Friday, Feb. 09, 1968
Deepening Split with Russia
For three days and nights, while the Central Committee meeting dragged on in Havana, all Cuba buzzed with rumors. Was Castro stepping down or taking a new title? Was he planning to launch a new guerrilla offensive in Latin America? Would he announce some dramatic new economic program--one is certainly needed--for Cuba? Finally, in a special edition, Cuba's official party newspaper, Granma, announced the news: 43 "traitors to the revolution" had been arrested and would face trial for "intrigues" and "conspiratorial actions." That alone was not too surprising under Castro's oppressive regime, but Granma followed it up a day later with a real stunner: the plotters were in league with the Russians. Thus, as he might savor a slow-burning, pungent Havana cigar, Castro revealed to the world the scope of Cuba's steadily worsening relations with Moscow.
Secret Report. The charges grew out of a long-winded report delivered before the Central Committee by Raul Castro, Fidel's brother and the chief of Cuba's armed forces and internal security. Named as the conspiracy's ringleader was Anibal Escalante, 59, a onetime party chieftain who fell from favor in 1962 for his pro-Soviet views but was later allowed to return to Cuba after a two-year exile in Prague. This time, said Raul, Escalante had organized an anti-Castro movement that extended into several key government ministries, the University of Havana, the Academy of Sciences, several youth organizations and even the Central Committee itself. With his contacts, Escalante and his "micro-fraction" reportedly filched secret government documents and spread anti-Castro propaganda among both Cubans and foreign Communists, particularly the Russians.
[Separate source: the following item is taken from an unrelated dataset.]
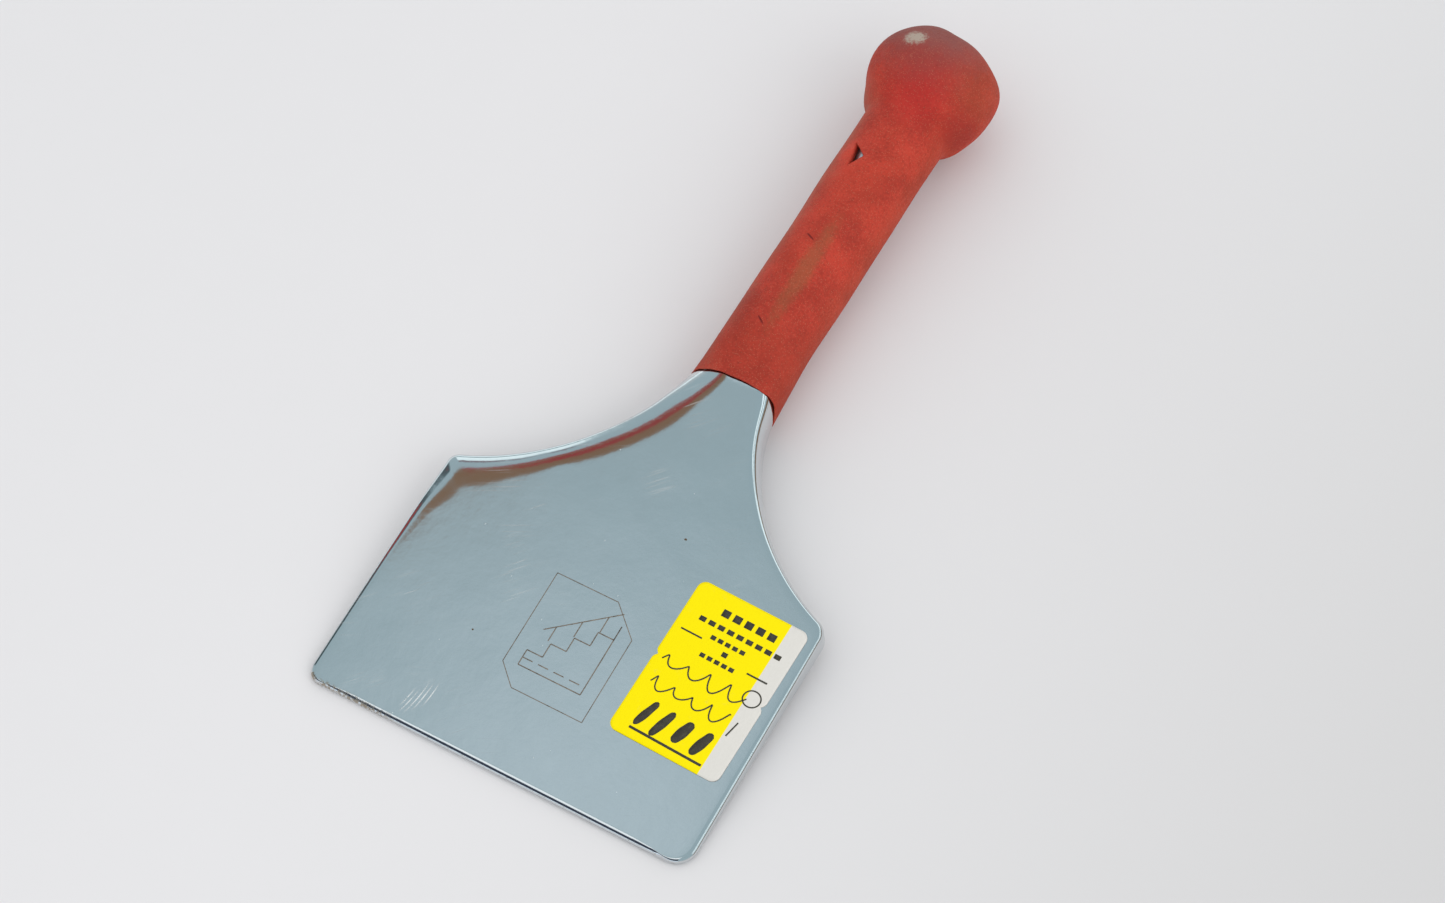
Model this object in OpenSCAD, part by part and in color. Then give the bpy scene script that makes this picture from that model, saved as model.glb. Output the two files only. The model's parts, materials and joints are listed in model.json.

Raul claimed that Escalante had tried to arrange a trip to Moscow with "Russian Journalist" Vadim Lestov--actually, an NKVD agent--"to put forth his opinions" on how the Kremlin could whip Castro into line. In a secret report to Lestov, which ended up in Raul's hands, Escalante criticized the government and warned that Fidel was planning to expand trade ties with France, thereby lessening Russian leverage.
Escalante and his lieutenants had similar meetings with a journalist of the Soviet news agency Novosti, the captain and first officer of a Soviet "fishing boat," and a Soviet adviser to Cuban intelligence. In one such meeting last year, Raul said, Rudolf P. Shliapnikov, second secretary of the Soviet embassy in Havana, assured the group that Russia could bring Castro to his knees by simply cutting off oil shipments. "Rodolfo made his observation," Raul noted dryly, "in the midst of laughter."
Call for Peace Talks. At week's end, none of the group was laughing. After a quick drumhead trial in Havana's La Cabana fortress, Escalante and 36 of his fellow conspirators were found guilty of treason and sentenced to prison terms ranging from one to 15 years (Escalante got the maximum). Though Fidel himself kept silent, he did not seem ready to split with Russia and lose his $1,000,000-a-day dole. Cuban Minister Without Portfolio Carlos Rafael Rodriguez, speaking for Castro, called for ideological peace talks with Moscow; after all, he noted, it was only realistic "that we should bring forward our criticisms of what we consider errors of its policy."
Russia is clearly feeling growing displeasure and frustration about its bothersome ally. The same day that Castro's court returned its conviction, Granma cut the size of its daily edition from eight pages to a mere four; the cut reflected a reduction in the supplies of newsprint that Russia sends to Cuba.